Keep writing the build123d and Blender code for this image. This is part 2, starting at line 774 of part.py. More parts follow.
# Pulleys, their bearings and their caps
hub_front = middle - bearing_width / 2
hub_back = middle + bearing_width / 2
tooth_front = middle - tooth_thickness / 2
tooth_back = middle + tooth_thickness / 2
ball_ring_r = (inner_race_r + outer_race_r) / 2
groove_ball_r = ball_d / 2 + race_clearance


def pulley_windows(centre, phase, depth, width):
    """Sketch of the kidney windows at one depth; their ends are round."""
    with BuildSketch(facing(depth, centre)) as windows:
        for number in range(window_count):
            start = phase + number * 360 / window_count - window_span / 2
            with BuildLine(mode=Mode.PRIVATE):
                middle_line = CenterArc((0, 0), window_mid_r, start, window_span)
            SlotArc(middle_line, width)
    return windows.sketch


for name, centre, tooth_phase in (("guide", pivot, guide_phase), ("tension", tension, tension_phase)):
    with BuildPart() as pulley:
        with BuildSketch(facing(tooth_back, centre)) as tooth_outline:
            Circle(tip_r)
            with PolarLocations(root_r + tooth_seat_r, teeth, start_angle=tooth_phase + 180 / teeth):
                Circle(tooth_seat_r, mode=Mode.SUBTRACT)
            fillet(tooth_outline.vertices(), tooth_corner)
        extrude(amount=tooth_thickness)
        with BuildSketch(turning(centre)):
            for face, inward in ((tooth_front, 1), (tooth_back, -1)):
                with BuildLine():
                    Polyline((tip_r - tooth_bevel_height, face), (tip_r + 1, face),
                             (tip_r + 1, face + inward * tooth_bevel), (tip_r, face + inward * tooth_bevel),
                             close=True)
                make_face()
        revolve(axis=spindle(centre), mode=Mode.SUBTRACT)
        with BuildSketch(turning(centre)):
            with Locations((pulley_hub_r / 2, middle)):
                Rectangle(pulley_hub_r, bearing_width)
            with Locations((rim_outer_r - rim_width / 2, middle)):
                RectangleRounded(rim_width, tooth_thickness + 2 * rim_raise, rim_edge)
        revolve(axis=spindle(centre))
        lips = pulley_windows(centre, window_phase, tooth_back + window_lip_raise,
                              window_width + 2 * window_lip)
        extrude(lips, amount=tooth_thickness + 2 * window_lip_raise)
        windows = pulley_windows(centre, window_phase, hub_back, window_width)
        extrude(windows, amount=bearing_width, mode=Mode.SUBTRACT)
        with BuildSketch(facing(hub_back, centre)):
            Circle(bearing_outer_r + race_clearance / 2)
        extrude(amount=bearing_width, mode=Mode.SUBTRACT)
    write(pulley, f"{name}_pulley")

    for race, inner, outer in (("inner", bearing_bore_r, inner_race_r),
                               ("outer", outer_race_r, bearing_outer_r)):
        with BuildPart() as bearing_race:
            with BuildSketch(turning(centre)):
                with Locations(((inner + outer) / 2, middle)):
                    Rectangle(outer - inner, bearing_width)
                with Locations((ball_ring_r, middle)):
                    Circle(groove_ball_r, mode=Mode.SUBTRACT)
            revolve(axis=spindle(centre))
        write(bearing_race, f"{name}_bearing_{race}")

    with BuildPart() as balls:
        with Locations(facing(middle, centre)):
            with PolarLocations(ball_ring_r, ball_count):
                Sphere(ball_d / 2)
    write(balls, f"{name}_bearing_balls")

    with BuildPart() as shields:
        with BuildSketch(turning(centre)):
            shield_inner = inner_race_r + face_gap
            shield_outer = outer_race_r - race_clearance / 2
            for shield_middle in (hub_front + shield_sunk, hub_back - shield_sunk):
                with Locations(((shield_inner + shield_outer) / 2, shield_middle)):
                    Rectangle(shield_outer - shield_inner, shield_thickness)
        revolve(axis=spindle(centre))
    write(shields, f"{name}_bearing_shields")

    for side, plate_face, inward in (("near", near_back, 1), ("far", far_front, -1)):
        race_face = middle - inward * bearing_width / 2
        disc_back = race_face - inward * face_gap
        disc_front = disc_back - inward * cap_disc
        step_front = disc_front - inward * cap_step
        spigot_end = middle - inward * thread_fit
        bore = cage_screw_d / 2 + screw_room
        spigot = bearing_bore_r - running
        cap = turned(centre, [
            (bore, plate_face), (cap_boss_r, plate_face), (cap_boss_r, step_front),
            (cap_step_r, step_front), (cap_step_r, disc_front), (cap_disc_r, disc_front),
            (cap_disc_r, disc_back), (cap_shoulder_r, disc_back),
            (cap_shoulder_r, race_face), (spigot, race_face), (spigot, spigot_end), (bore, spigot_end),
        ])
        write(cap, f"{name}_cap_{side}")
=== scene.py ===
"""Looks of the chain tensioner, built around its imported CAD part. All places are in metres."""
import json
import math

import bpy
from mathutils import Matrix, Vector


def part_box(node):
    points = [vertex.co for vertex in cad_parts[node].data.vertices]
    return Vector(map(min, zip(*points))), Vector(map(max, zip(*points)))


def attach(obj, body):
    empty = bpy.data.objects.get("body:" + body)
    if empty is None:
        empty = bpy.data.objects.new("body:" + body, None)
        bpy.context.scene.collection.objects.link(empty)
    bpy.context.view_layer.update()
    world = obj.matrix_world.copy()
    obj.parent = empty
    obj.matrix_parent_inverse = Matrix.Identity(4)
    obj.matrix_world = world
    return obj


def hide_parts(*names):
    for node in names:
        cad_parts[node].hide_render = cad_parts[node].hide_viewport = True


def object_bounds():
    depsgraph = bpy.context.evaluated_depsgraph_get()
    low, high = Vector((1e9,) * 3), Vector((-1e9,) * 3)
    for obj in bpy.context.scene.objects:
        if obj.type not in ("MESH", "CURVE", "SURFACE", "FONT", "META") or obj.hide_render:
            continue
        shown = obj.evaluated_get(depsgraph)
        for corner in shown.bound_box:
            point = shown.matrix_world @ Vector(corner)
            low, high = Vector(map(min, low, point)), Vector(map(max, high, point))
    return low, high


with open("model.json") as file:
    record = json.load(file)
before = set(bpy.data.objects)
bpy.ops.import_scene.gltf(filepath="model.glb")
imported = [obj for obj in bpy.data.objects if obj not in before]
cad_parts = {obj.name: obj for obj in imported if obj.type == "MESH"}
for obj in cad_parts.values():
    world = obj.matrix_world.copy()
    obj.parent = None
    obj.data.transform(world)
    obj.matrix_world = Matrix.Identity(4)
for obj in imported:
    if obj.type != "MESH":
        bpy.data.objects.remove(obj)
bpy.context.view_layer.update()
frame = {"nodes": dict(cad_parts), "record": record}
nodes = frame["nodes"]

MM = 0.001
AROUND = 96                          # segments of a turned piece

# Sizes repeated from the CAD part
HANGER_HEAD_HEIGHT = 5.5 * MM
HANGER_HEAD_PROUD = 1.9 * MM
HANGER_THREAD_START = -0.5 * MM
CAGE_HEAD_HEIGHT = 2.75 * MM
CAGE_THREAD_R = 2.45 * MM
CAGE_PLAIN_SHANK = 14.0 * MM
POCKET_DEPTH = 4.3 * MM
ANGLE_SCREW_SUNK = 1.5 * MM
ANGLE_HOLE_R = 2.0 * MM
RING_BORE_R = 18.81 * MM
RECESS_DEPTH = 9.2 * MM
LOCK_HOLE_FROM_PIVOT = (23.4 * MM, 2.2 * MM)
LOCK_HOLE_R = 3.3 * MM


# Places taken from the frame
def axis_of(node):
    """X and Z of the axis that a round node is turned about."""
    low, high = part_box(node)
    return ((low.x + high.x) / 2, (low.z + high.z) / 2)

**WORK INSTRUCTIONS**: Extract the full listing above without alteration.

**TASK ANSWER**:
Keep writing the build123d and Blender code for this image. This is part 2, starting at line 774 of part.py. More parts follow.
# Pulleys, their bearings and their caps
hub_front = middle - bearing_width / 2
hub_back = middle + bearing_width / 2
tooth_front = middle - tooth_thickness / 2
tooth_back = middle + tooth_thickness / 2
ball_ring_r = (inner_race_r + outer_race_r) / 2
groove_ball_r = ball_d / 2 + race_clearance


def pulley_windows(centre, phase, depth, width):
    """Sketch of the kidney windows at one depth; their ends are round."""
    with BuildSketch(facing(depth, centre)) as windows:
        for number in range(window_count):
            start = phase + number * 360 / window_count - window_span / 2
            with BuildLine(mode=Mode.PRIVATE):
                middle_line = CenterArc((0, 0), window_mid_r, start, window_span)
            SlotArc(middle_line, width)
    return windows.sketch


for name, centre, tooth_phase in (("guide", pivot, guide_phase), ("tension", tension, tension_phase)):
    with BuildPart() as pulley:
        with BuildSketch(facing(tooth_back, centre)) as tooth_outline:
            Circle(tip_r)
            with PolarLocations(root_r + tooth_seat_r, teeth, start_angle=tooth_phase + 180 / teeth):
                Circle(tooth_seat_r, mode=Mode.SUBTRACT)
            fillet(tooth_outline.vertices(), tooth_corner)
        extrude(amount=tooth_thickness)
        with BuildSketch(turning(centre)):
            for face, inward in ((tooth_front, 1), (tooth_back, -1)):
                with BuildLine():
                    Polyline((tip_r - tooth_bevel_height, face), (tip_r + 1, face),
                             (tip_r + 1, face + inward * tooth_bevel), (tip_r, face + inward * tooth_bevel),
                             close=True)
                make_face()
        revolve(axis=spindle(centre), mode=Mode.SUBTRACT)
        with BuildSketch(turning(centre)):
            with Locations((pulley_hub_r / 2, middle)):
                Rectangle(pulley_hub_r, bearing_width)
            with Locations((rim_outer_r - rim_width / 2, middle)):
                RectangleRounded(rim_width, tooth_thickness + 2 * rim_raise, rim_edge)
        revolve(axis=spindle(centre))
        lips = pulley_windows(centre, window_phase, tooth_back + window_lip_raise,
                              window_width + 2 * window_lip)
        extrude(lips, amount=tooth_thickness + 2 * window_lip_raise)
        windows = pulley_windows(centre, window_phase, hub_back, window_width)
        extrude(windows, amount=bearing_width, mode=Mode.SUBTRACT)
        with BuildSketch(facing(hub_back, centre)):
            Circle(bearing_outer_r + race_clearance / 2)
        extrude(amount=bearing_width, mode=Mode.SUBTRACT)
    write(pulley, f"{name}_pulley")

    for race, inner, outer in (("inner", bearing_bore_r, inner_race_r),
                               ("outer", outer_race_r, bearing_outer_r)):
        with BuildPart() as bearing_race:
            with BuildSketch(turning(centre)):
                with Locations(((inner + outer) / 2, middle)):
                    Rectangle(outer - inner, bearing_width)
                with Locations((ball_ring_r, middle)):
                    Circle(groove_ball_r, mode=Mode.SUBTRACT)
            revolve(axis=spindle(centre))
        write(bearing_race, f"{name}_bearing_{race}")

    with BuildPart() as balls:
        with Locations(facing(middle, centre)):
            with PolarLocations(ball_ring_r, ball_count):
                Sphere(ball_d / 2)
    write(balls, f"{name}_bearing_balls")

    with BuildPart() as shields:
        with BuildSketch(turning(centre)):
            shield_inner = inner_race_r + face_gap
            shield_outer = outer_race_r - race_clearance / 2
            for shield_middle in (hub_front + shield_sunk, hub_back - shield_sunk):
                with Locations(((shield_inner + shield_outer) / 2, shield_middle)):
                    Rectangle(shield_outer - shield_inner, shield_thickness)
        revolve(axis=spindle(centre))
    write(shields, f"{name}_bearing_shields")

    for side, plate_face, inward in (("near", near_back, 1), ("far", far_front, -1)):
        race_face = middle - inward * bearing_width / 2
        disc_back = race_face - inward * face_gap
        disc_front = disc_back - inward * cap_disc
        step_front = disc_front - inward * cap_step
        spigot_end = middle - inward * thread_fit
        bore = cage_screw_d / 2 + screw_room
        spigot = bearing_bore_r - running
        cap = turned(centre, [
            (bore, plate_face), (cap_boss_r, plate_face), (cap_boss_r, step_front),
            (cap_step_r, step_front), (cap_step_r, disc_front), (cap_disc_r, disc_front),
            (cap_disc_r, disc_back), (cap_shoulder_r, disc_back),
            (cap_shoulder_r, race_face), (spigot, race_face), (spigot, spigot_end), (bore, spigot_end),
        ])
        write(cap, f"{name}_cap_{side}")
=== scene.py ===
"""Looks of the chain tensioner, built around its imported CAD part. All places are in metres."""
import json
import math

import bpy
from mathutils import Matrix, Vector


def part_box(node):
    points = [vertex.co for vertex in cad_parts[node].data.vertices]
    return Vector(map(min, zip(*points))), Vector(map(max, zip(*points)))


def attach(obj, body):
    empty = bpy.data.objects.get("body:" + body)
    if empty is None:
        empty = bpy.data.objects.new("body:" + body, None)
        bpy.context.scene.collection.objects.link(empty)
    bpy.context.view_layer.update()
    world = obj.matrix_world.copy()
    obj.parent = empty
    obj.matrix_parent_inverse = Matrix.Identity(4)
    obj.matrix_world = world
    return obj


def hide_parts(*names):
    for node in names:
        cad_parts[node].hide_render = cad_parts[node].hide_viewport = True


def object_bounds():
    depsgraph = bpy.context.evaluated_depsgraph_get()
    low, high = Vector((1e9,) * 3), Vector((-1e9,) * 3)
    for obj in bpy.context.scene.objects:
        if obj.type not in ("MESH", "CURVE", "SURFACE", "FONT", "META") or obj.hide_render:
            continue
        shown = obj.evaluated_get(depsgraph)
        for corner in shown.bound_box:
            point = shown.matrix_world @ Vector(corner)
            low, high = Vector(map(min, low, point)), Vector(map(max, high, point))
    return low, high


with open("model.json") as file:
    record = json.load(file)
before = set(bpy.data.objects)
bpy.ops.import_scene.gltf(filepath="model.glb")
imported = [obj for obj in bpy.data.objects if obj not in before]
cad_parts = {obj.name: obj for obj in imported if obj.type == "MESH"}
for obj in cad_parts.values():
    world = obj.matrix_world.copy()
    obj.parent = None
    obj.data.transform(world)
    obj.matrix_world = Matrix.Identity(4)
for obj in imported:
    if obj.type != "MESH":
        bpy.data.objects.remove(obj)
bpy.context.view_layer.update()
frame = {"nodes": dict(cad_parts), "record": record}
nodes = frame["nodes"]

MM = 0.001
AROUND = 96                          # segments of a turned piece

# Sizes repeated from the CAD part
HANGER_HEAD_HEIGHT = 5.5 * MM
HANGER_HEAD_PROUD = 1.9 * MM
HANGER_THREAD_START = -0.5 * MM
CAGE_HEAD_HEIGHT = 2.75 * MM
CAGE_THREAD_R = 2.45 * MM
CAGE_PLAIN_SHANK = 14.0 * MM
POCKET_DEPTH = 4.3 * MM
ANGLE_SCREW_SUNK = 1.5 * MM
ANGLE_HOLE_R = 2.0 * MM
RING_BORE_R = 18.81 * MM
RECESS_DEPTH = 9.2 * MM
LOCK_HOLE_FROM_PIVOT = (23.4 * MM, 2.2 * MM)
LOCK_HOLE_R = 3.3 * MM


# Places taken from the frame
def axis_of(node):
    """X and Z of the axis that a round node is turned about."""
    low, high = part_box(node)
    return ((low.x + high.x) / 2, (low.z + high.z) / 2)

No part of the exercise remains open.